As grade school children, we as United States citizens learn about how the Pilgrims came to the “New World” on the Mayflower and later had a blissful Thanksgiving meal with the Natives. Educators are not honest when describing this situation of overt land theft, the rapping of communities and extreme injustice those Native American communities experienced and continue to face. History books ignore the past and presently lingering notion of Manifest Destiny that lead to the colonization of the African continent (before and after the Pilgrims came to the “New World”) and the seizure of off-continental U.S. territories. Only as adults and when entering college do a few of us hear or care to learn of this bitter truth.

Ironically, past and present conversations about land theft, more often than none seem to tell a drastically biased tale. In the post-slavery Jim Crow Era, one can clearly evaluate the thoughts and fears of urbanization that took place during in Industrial Revolution. Many whites during the time made their concern of the African American Great Migration, also described as the “Negro invasion” known in large public spheres. In that era it was Blacks that were being accused of taking all the jobs and displacing white Americans, sound familiar? On the other hand, major history sources fail to mention that Blacks participating in this massive move, were responding to the terrorism of the south by fleeing for their lives in hopes of salvaging their communities and living out the promised American Dream.

To speak to today’s biased tale of land theft, we can simply encounter present day conversations about immigration and “Mexicans” “stealing” land, resources and jobs from “Americans.” Paradoxically, most of the inhabited lands that some U.S. citizens see as the biggest “threat” of immigrant occupancy (southern and southwestern states such as Texas, Arizona, California, Alabama etc.) are the lands that were not only once occupied by Native Americans but more resounding the country of Mexico, alike. It is interesting to me that advocates of border control and harsh immigration policies, continue to seek ways to police and keep out the descendants of the original inhabitants of these lands.

My point in creating this past and present parallel is to highlight the deeply imbedded fears, bias, and racism in the white psyche. Understanding (not judging) these feelings while having an open and honest “immigration” conversation can help many of us to understand the “memories” that Black Americans have of land theft and land based historical trauma. They can help community organizers, community planners, and investors understand that all people, regardless of skin color, develop relationships, memories, and some level of fondness to their communities regardless of how blighted these spaces may be or have become. We should be reminded that a simple change in community design that ultimately leads to the attraction of a different demographic group other than the already present residents is in and of itself a model of invasion as well as a type of land theft.

Courtesy Allison Guess
East Liberty redevelopments.
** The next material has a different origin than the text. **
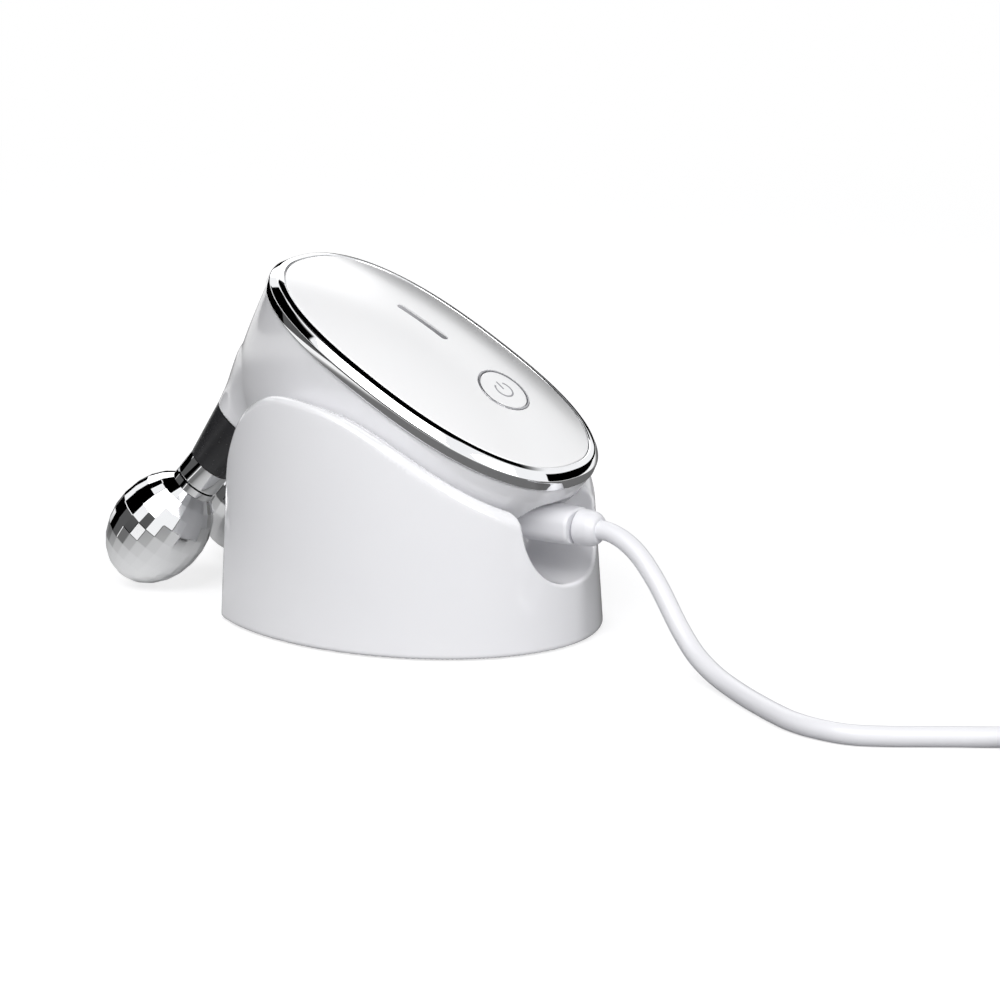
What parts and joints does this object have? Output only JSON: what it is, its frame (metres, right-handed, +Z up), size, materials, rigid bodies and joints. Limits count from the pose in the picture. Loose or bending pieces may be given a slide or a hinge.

Courtesy Allison Guess.

An example of not taking the above into consideration and the possible damaging ramifications of community development includes that of East Liberty. East Liberty was once a predominately African American occupied neighborhood in Pittsburgh, Pennsylvania. As a child, I grew up just minutes away from East Liberty. Like many urban Black neighborhoods in the U.S., there was certainly violence, drugs and crime; I will not negate that. However, there was also a strong community that sought to overcome the effects of systematic poverty and disenfranchisement and thus give back to the community.

East Liberty seemed to change overnight. I went away to college and then returned to a new neighborhood. There were fancy restaurants, Target, $400,000+ homes being built and parking meters lined major streets. Soon these streets would become a nightlife and fine dinning Mecca. Commercial for sale signs were everywhere and one could see the future plans of those particular spaces in their windows and on their lots. A majority Black middle school ended this past school year early so it could be demolished and turned into costly lofts.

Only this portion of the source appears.